↓

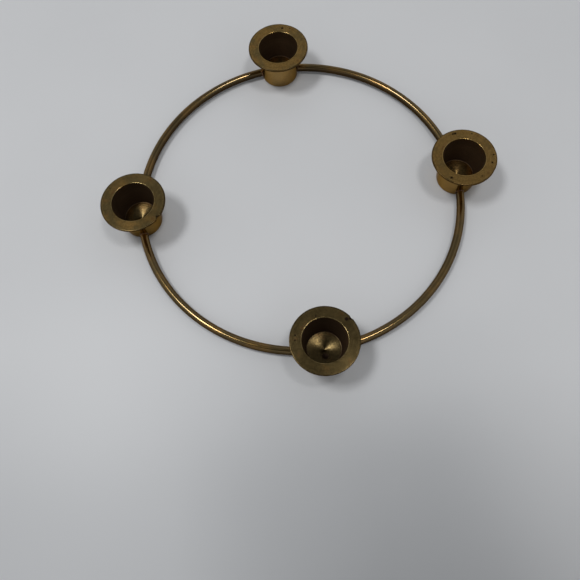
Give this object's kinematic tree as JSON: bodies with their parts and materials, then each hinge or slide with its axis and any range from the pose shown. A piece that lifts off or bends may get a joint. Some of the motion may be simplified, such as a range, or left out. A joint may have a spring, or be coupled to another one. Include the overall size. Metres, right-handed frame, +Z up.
{
  "type": "ring candle holder",
  "caption": "Brass table ring for dinner candles: a round-rod ring with flanged candle cups brazed in at even spacing.",
  "frame": {"origin": "centre of the rod ring on the table plane, level with the undersides of the cups", "axes": "+Z up, out of the candle cups' mouths; the cups stand on the +X (right), +Y (back), -X (left) and -Y (front) axes"},
  "size_m": [0.215, 0.215, 0.022],
  "materials": {
    "cast_brass": "turned cast brass, aged to a brownish olive gold, satin",
    "drawn_brass": "drawn brass rod, aged brown with bright lengthwise streaks",
    "braze": "dark heat-tarnished braze"
  },
  "bodies": {
    "root": {"cup_right": "cast_brass", "cup_back": "cast_brass", "cup_left": "cast_brass", "cup_front": "cast_brass", "rod_right_to_back": "drawn_brass", "rod_back_to_left": "drawn_brass", "rod_left_to_front": "drawn_brass", "rod_front_to_right": "drawn_brass", "braze_right_cup_toward_back": "braze", "braze_right_cup_toward_front": "braze", "braze_back_cup_toward_left": "braze", "braze_back_cup_toward_right": "braze", "braze_left_cup_toward_front": "braze", "braze_left_cup_toward_back": "braze", "braze_front_cup_toward_right": "braze", "braze_front_cup_toward_left": "braze"}
  },
  "joints": []
}
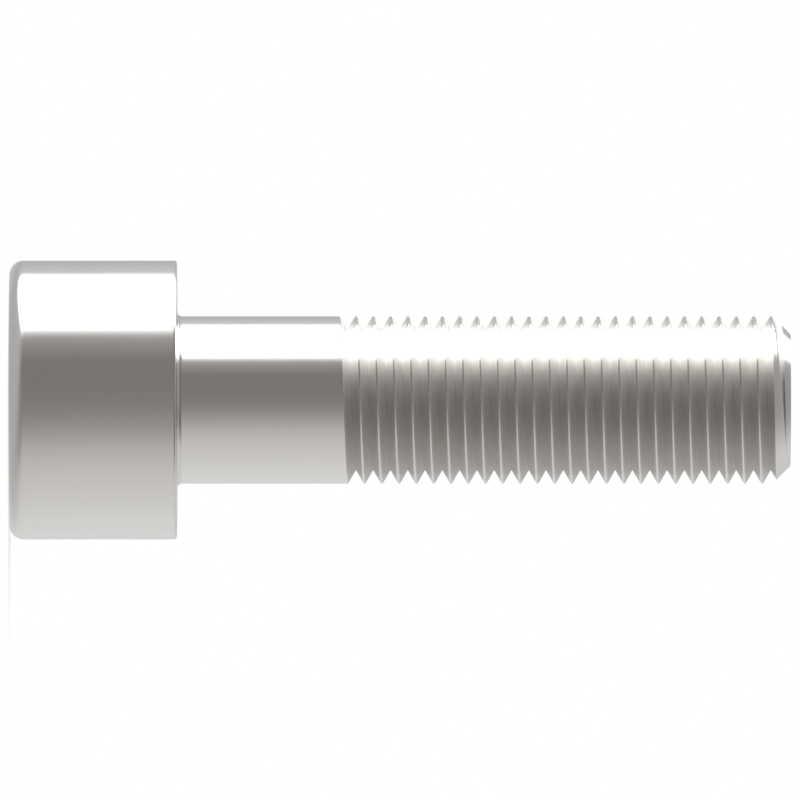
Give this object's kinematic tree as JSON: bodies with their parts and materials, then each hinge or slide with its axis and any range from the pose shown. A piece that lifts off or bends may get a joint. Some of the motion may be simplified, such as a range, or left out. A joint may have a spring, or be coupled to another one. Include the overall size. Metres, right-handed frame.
{
  "type": "socket head cap screw",
  "caption": "Cap screw with a cylindrical head, a hex socket, a short plain shank and a fine right-hand thread with a bevelled tip.",
  "frame": {"origin": "centre of the bearing face under the head, on the screw's axis", "axes": "+Z along the shank from the head to the tip, so that the screw stands on its head; +X through the point where the first thread groove starts"},
  "size_m": [0.01, 0.01, 0.028],
  "materials": {
    "steel": "bright, turned and rolled, lightly satin"
  },
  "bodies": {
    "root": {"screw": "steel"}
  },
  "joints": []
}
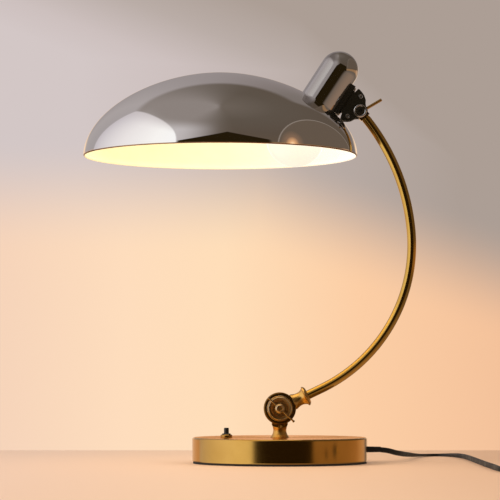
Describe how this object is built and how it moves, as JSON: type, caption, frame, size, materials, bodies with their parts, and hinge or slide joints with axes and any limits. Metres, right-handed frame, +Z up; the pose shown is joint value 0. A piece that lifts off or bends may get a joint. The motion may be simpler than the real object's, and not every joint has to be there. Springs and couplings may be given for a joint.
{
  "type": "desk lamp",
  "caption": "Desk lamp with a weighted round base, a clamped swivel knuckle, a bowed brass arm, a lockable tilt bracket, a wide mirror-finished dome shade and a flat cord",
  "frame": {"origin": "centre of the base's underside, on the table", "axes": "+Z up, +X from the base towards the bow of the arm, +Y away from the viewer; the lamp's plane of symmetry is Y = 0"},
  "size_m": [0.5164, 0.4371, 0.4213],
  "materials": {
    "pad_felt": "felt",
    "plate_steel": "zinc plated",
    "weight_iron": "as cast",
    "fastener_steel": "plated",
    "cover_brass": "fine turned",
    "tube_brass": "polished",
    "fitting_brass": "satin, lacquered",
    "washer_fibre": "plain",
    "switch_black": "satin",
    "lead_cream": "plain",
    "cord_black": "satin",
    "plug_black": "moulded",
    "blade_brass": "plain",
    "clamp_brass": "turned",
    "bar_brass": "drawn",
    "shade_chrome": "mirror outside, white enamel inside",
    "housing_chrome": "mirror",
    "ring_white": "satin enamel",
    "holder_ceramic": "glazed",
    "contact_brass": "plain",
    "cap_aluminium": "rolled thread",
    "tip_glass": "fused",
    "bulb_opal": "opal, lit",
    "bracket_black": "gloss",
    "bolt_black": "black oxide",
    "ring_chrome": "polished",
    "lever_brass": "turned"
  },
  "bodies": {
    "base": {"felt_pad": "pad_felt", "base_plate": "plate_steel", "base_weight": "weight_iron", "base_screws": "fastener_steel", "base_cover": "cover_brass", "foot_nipple": "fitting_brass", "foot_washer": "fastener_steel", "foot_nut": "fastener_steel", "lower_knuckle": "fitting_brass", "friction_washer": "washer_fibre", "knuckle_nut": "fitting_brass", "switch_body": "switch_black", "switch_nut": "fitting_brass", "switch_collar": "switch_black", "base_lead": "lead_cream", "cord_relief": "cord_black", "power_cord": "cord_black", "cord_coil": "cord_black", "cord_tie": "plug_black", "plug_body": "plug_black", "plug_blades": "blade_brass"},
    "button": {"switch_button": "switch_black"},
    "arm": {"arm_knuckle": "fitting_brass", "arm_tube": "tube_brass", "arm_lead": "lead_cream", "arm_tip": "tube_brass"},
    "clamp": {"clamp_screw": "clamp_brass", "clamp_disc": "clamp_brass", "tommy_bar": "bar_brass"},
    "head": {"shade": "shade_chrome", "socket_housing": "housing_chrome", "housing_ring": "ring_white", "lampholder": "holder_ceramic", "lampholder_shell": "contact_brass", "lampholder_contact": "contact_brass", "bulb_cap": "cap_aluminium", "bulb_tip": "tip_glass", "bulb_glass": "bulb_opal", "head_lead": "lead_cream", "bracket_saddle": "bracket_black", "bracket_front": "bracket_black", "bracket_rear": "bracket_black", "bracket_screws": "fastener_steel", "saddle_screws": "fastener_steel", "pivot_bolt": "bolt_black", "pivot_ring": "ring_chrome"},
    "lever": {"lever_nut": "lever_brass", "lever_rod": "lever_brass"}
  },
  "joints": [
    {"name": "arm_tilt", "type": "hinge", "parent": "base", "child": "arm", "pos_m": [0, 0, 0.0555], "axis": [0, -1, 0], "range_deg": [-30, 30]},
    {"name": "shade_tilt", "type": "hinge", "parent": "arm", "child": "head", "pos_m": [0.08241, 0, 0.35928], "axis": [0, -1, 0], "range_deg": [-30, 25]},
    {"name": "clamp_turn", "type": "hinge", "parent": "base", "child": "clamp", "pos_m": [0, 0, 0.0555], "axis": [0, -1, 0], "range_deg": [0, 270]},
    {"name": "lever_turn", "type": "hinge", "parent": "head", "child": "lever", "pos_m": [0.08241, 0, 0.35928], "axis": [0, -1, 0], "range_deg": [-90, 45]},
    {"name": "switch_press", "type": "slide", "parent": "base", "child": "button", "axis": [0, 0, -1], "range_m": [0, 0.0025], "stiffness_N_per_m": 1200}
  ]
}
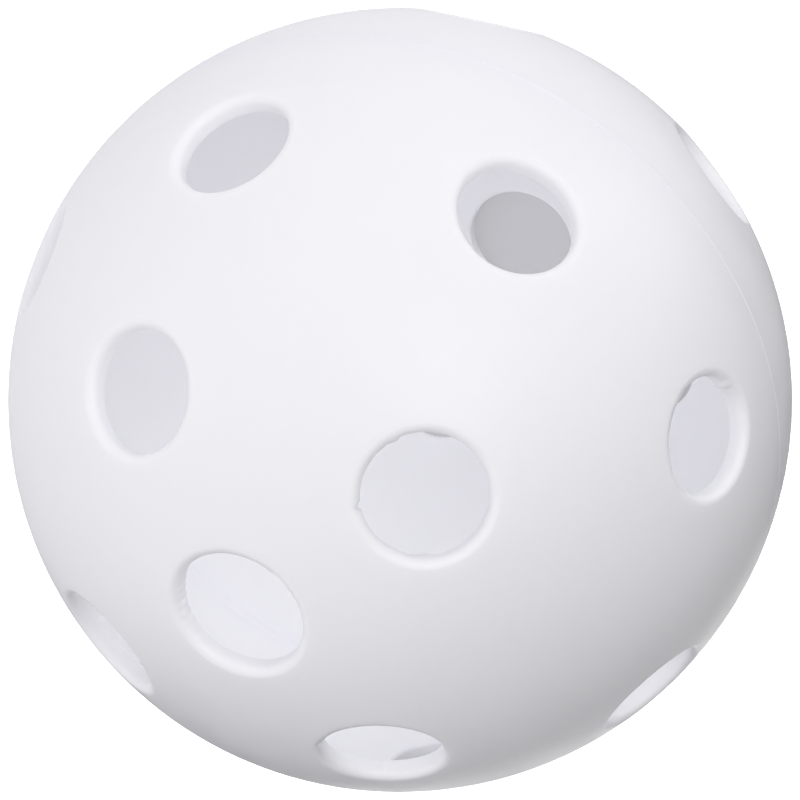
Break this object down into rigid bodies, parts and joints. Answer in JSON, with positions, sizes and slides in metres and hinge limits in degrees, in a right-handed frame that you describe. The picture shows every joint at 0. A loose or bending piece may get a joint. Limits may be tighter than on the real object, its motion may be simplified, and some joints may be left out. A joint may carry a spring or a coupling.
{
  "type": "perforated court game ball",
  "caption": "White hollow plastic pickleball ball of indoor type, two moulded half shells with round holes, welded at the middle.",
  "frame": {"origin": "the ball's centre", "axes": "+Z along the mould's axis through the two pole holes, towards the upper half; the weld lies in the XY plane; +X towards one hole of the upper half's ring of four"},
  "size_m": [0.074, 0.074, 0.0732],
  "materials": {
    "shell": "satin moulded polyethylene",
    "weld": "fused polyethylene, trimmed flush"
  },
  "bodies": {
    "root": {"upper_half_shell": "shell", "lower_half_shell": "shell", "weld_bead": "weld"}
  },
  "joints": []
}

↑

=== Exercise prompt ===
Write out the whole listing again. Match it word for word.

=== Worked answer ===
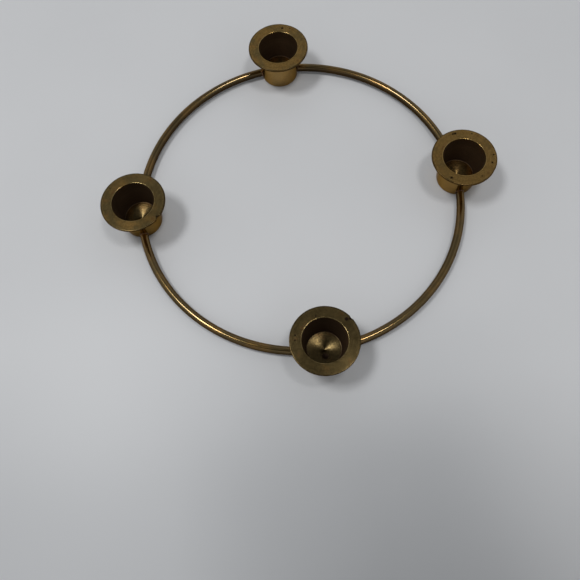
Give this object's kinematic tree as JSON: bodies with their parts and materials, then each hinge or slide with its axis and any range from the pose shown. A piece that lifts off or bends may get a joint. Some of the motion may be simplified, such as a range, or left out. A joint may have a spring, or be coupled to another one. Include the overall size. Metres, right-handed frame, +Z up.
{
  "type": "ring candle holder",
  "caption": "Brass table ring for dinner candles: a round-rod ring with flanged candle cups brazed in at even spacing.",
  "frame": {"origin": "centre of the rod ring on the table plane, level with the undersides of the cups", "axes": "+Z up, out of the candle cups' mouths; the cups stand on the +X (right), +Y (back), -X (left) and -Y (front) axes"},
  "size_m": [0.215, 0.215, 0.022],
  "materials": {
    "cast_brass": "turned cast brass, aged to a brownish olive gold, satin",
    "drawn_brass": "drawn brass rod, aged brown with bright lengthwise streaks",
    "braze": "dark heat-tarnished braze"
  },
  "bodies": {
    "root": {"cup_right": "cast_brass", "cup_back": "cast_brass", "cup_left": "cast_brass", "cup_front": "cast_brass", "rod_right_to_back": "drawn_brass", "rod_back_to_left": "drawn_brass", "rod_left_to_front": "drawn_brass", "rod_front_to_right": "drawn_brass", "braze_right_cup_toward_back": "braze", "braze_right_cup_toward_front": "braze", "braze_back_cup_toward_left": "braze", "braze_back_cup_toward_right": "braze", "braze_left_cup_toward_front": "braze", "braze_left_cup_toward_back": "braze", "braze_front_cup_toward_right": "braze", "braze_front_cup_toward_left": "braze"}
  },
  "joints": []
}
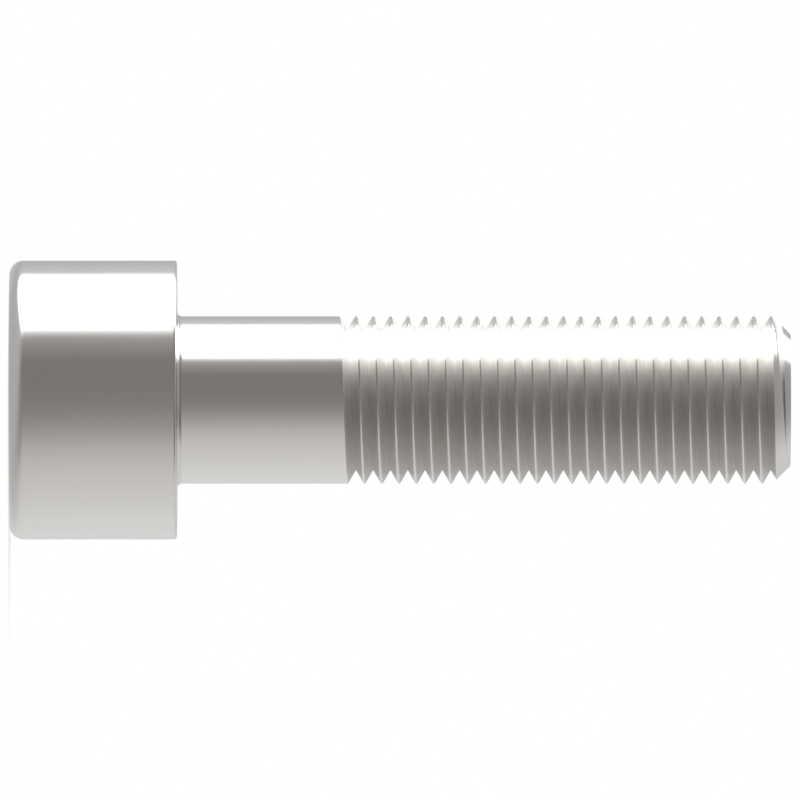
Give this object's kinematic tree as JSON: bodies with their parts and materials, then each hinge or slide with its axis and any range from the pose shown. A piece that lifts off or bends may get a joint. Some of the motion may be simplified, such as a range, or left out. A joint may have a spring, or be coupled to another one. Include the overall size. Metres, right-handed frame.
{
  "type": "socket head cap screw",
  "caption": "Cap screw with a cylindrical head, a hex socket, a short plain shank and a fine right-hand thread with a bevelled tip.",
  "frame": {"origin": "centre of the bearing face under the head, on the screw's axis", "axes": "+Z along the shank from the head to the tip, so that the screw stands on its head; +X through the point where the first thread groove starts"},
  "size_m": [0.01, 0.01, 0.028],
  "materials": {
    "steel": "bright, turned and rolled, lightly satin"
  },
  "bodies": {
    "root": {"screw": "steel"}
  },
  "joints": []
}
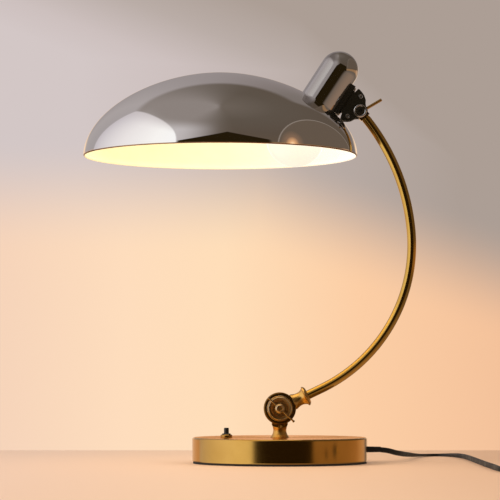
Describe how this object is built and how it moves, as JSON: type, caption, frame, size, materials, bodies with their parts, and hinge or slide joints with axes and any limits. Metres, right-handed frame, +Z up; the pose shown is joint value 0. A piece that lifts off or bends may get a joint. The motion may be simpler than the real object's, and not every joint has to be there. Springs and couplings may be given for a joint.
{
  "type": "desk lamp",
  "caption": "Desk lamp with a weighted round base, a clamped swivel knuckle, a bowed brass arm, a lockable tilt bracket, a wide mirror-finished dome shade and a flat cord",
  "frame": {"origin": "centre of the base's underside, on the table", "axes": "+Z up, +X from the base towards the bow of the arm, +Y away from the viewer; the lamp's plane of symmetry is Y = 0"},
  "size_m": [0.5164, 0.4371, 0.4213],
  "materials": {
    "pad_felt": "felt",
    "plate_steel": "zinc plated",
    "weight_iron": "as cast",
    "fastener_steel": "plated",
    "cover_brass": "fine turned",
    "tube_brass": "polished",
    "fitting_brass": "satin, lacquered",
    "washer_fibre": "plain",
    "switch_black": "satin",
    "lead_cream": "plain",
    "cord_black": "satin",
    "plug_black": "moulded",
    "blade_brass": "plain",
    "clamp_brass": "turned",
    "bar_brass": "drawn",
    "shade_chrome": "mirror outside, white enamel inside",
    "housing_chrome": "mirror",
    "ring_white": "satin enamel",
    "holder_ceramic": "glazed",
    "contact_brass": "plain",
    "cap_aluminium": "rolled thread",
    "tip_glass": "fused",
    "bulb_opal": "opal, lit",
    "bracket_black": "gloss",
    "bolt_black": "black oxide",
    "ring_chrome": "polished",
    "lever_brass": "turned"
  },
  "bodies": {
    "base": {"felt_pad": "pad_felt", "base_plate": "plate_steel", "base_weight": "weight_iron", "base_screws": "fastener_steel", "base_cover": "cover_brass", "foot_nipple": "fitting_brass", "foot_washer": "fastener_steel", "foot_nut": "fastener_steel", "lower_knuckle": "fitting_brass", "friction_washer": "washer_fibre", "knuckle_nut": "fitting_brass", "switch_body": "switch_black", "switch_nut": "fitting_brass", "switch_collar": "switch_black", "base_lead": "lead_cream", "cord_relief": "cord_black", "power_cord": "cord_black", "cord_coil": "cord_black", "cord_tie": "plug_black", "plug_body": "plug_black", "plug_blades": "blade_brass"},
    "button": {"switch_button": "switch_black"},
    "arm": {"arm_knuckle": "fitting_brass", "arm_tube": "tube_brass", "arm_lead": "lead_cream", "arm_tip": "tube_brass"},
    "clamp": {"clamp_screw": "clamp_brass", "clamp_disc": "clamp_brass", "tommy_bar": "bar_brass"},
    "head": {"shade": "shade_chrome", "socket_housing": "housing_chrome", "housing_ring": "ring_white", "lampholder": "holder_ceramic", "lampholder_shell": "contact_brass", "lampholder_contact": "contact_brass", "bulb_cap": "cap_aluminium", "bulb_tip": "tip_glass", "bulb_glass": "bulb_opal", "head_lead": "lead_cream", "bracket_saddle": "bracket_black", "bracket_front": "bracket_black", "bracket_rear": "bracket_black", "bracket_screws": "fastener_steel", "saddle_screws": "fastener_steel", "pivot_bolt": "bolt_black", "pivot_ring": "ring_chrome"},
    "lever": {"lever_nut": "lever_brass", "lever_rod": "lever_brass"}
  },
  "joints": [
    {"name": "arm_tilt", "type": "hinge", "parent": "base", "child": "arm", "pos_m": [0, 0, 0.0555], "axis": [0, -1, 0], "range_deg": [-30, 30]},
    {"name": "shade_tilt", "type": "hinge", "parent": "arm", "child": "head", "pos_m": [0.08241, 0, 0.35928], "axis": [0, -1, 0], "range_deg": [-30, 25]},
    {"name": "clamp_turn", "type": "hinge", "parent": "base", "child": "clamp", "pos_m": [0, 0, 0.0555], "axis": [0, -1, 0], "range_deg": [0, 270]},
    {"name": "lever_turn", "type": "hinge", "parent": "head", "child": "lever", "pos_m": [0.08241, 0, 0.35928], "axis": [0, -1, 0], "range_deg": [-90, 45]},
    {"name": "switch_press", "type": "slide", "parent": "base", "child": "button", "axis": [0, 0, -1], "range_m": [0, 0.0025], "stiffness_N_per_m": 1200}
  ]
}
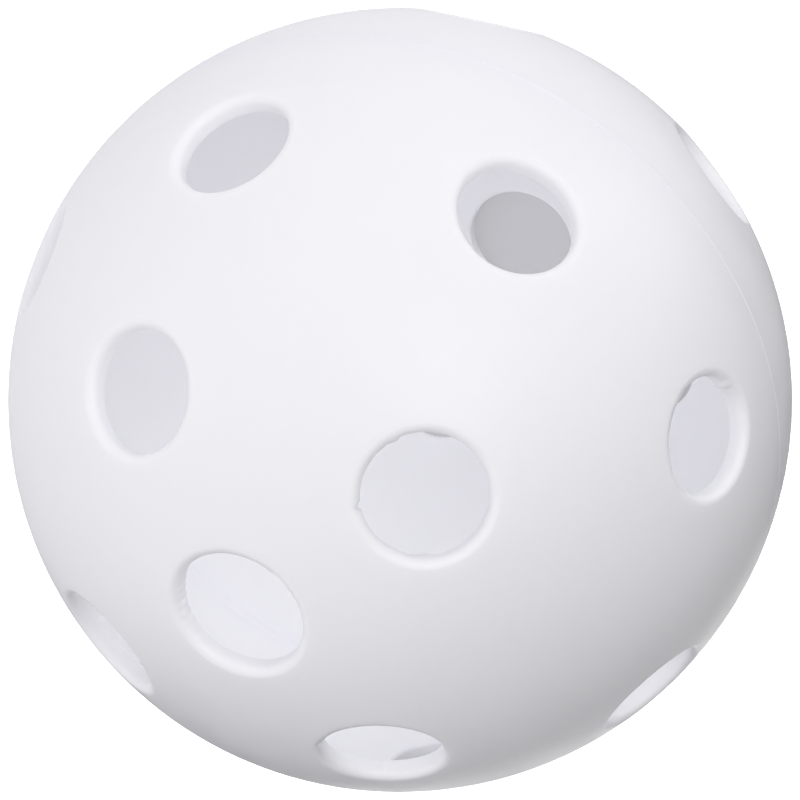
Break this object down into rigid bodies, parts and joints. Answer in JSON, with positions, sizes and slides in metres and hinge limits in degrees, in a right-handed frame that you describe. The picture shows every joint at 0. A loose or bending piece may get a joint. Limits may be tighter than on the real object, its motion may be simplified, and some joints may be left out. A joint may carry a spring or a coupling.
{
  "type": "perforated court game ball",
  "caption": "White hollow plastic pickleball ball of indoor type, two moulded half shells with round holes, welded at the middle.",
  "frame": {"origin": "the ball's centre", "axes": "+Z along the mould's axis through the two pole holes, towards the upper half; the weld lies in the XY plane; +X towards one hole of the upper half's ring of four"},
  "size_m": [0.074, 0.074, 0.0732],
  "materials": {
    "shell": "satin moulded polyethylene",
    "weld": "fused polyethylene, trimmed flush"
  },
  "bodies": {
    "root": {"upper_half_shell": "shell", "lower_half_shell": "shell", "weld_bead": "weld"}
  },
  "joints": []
}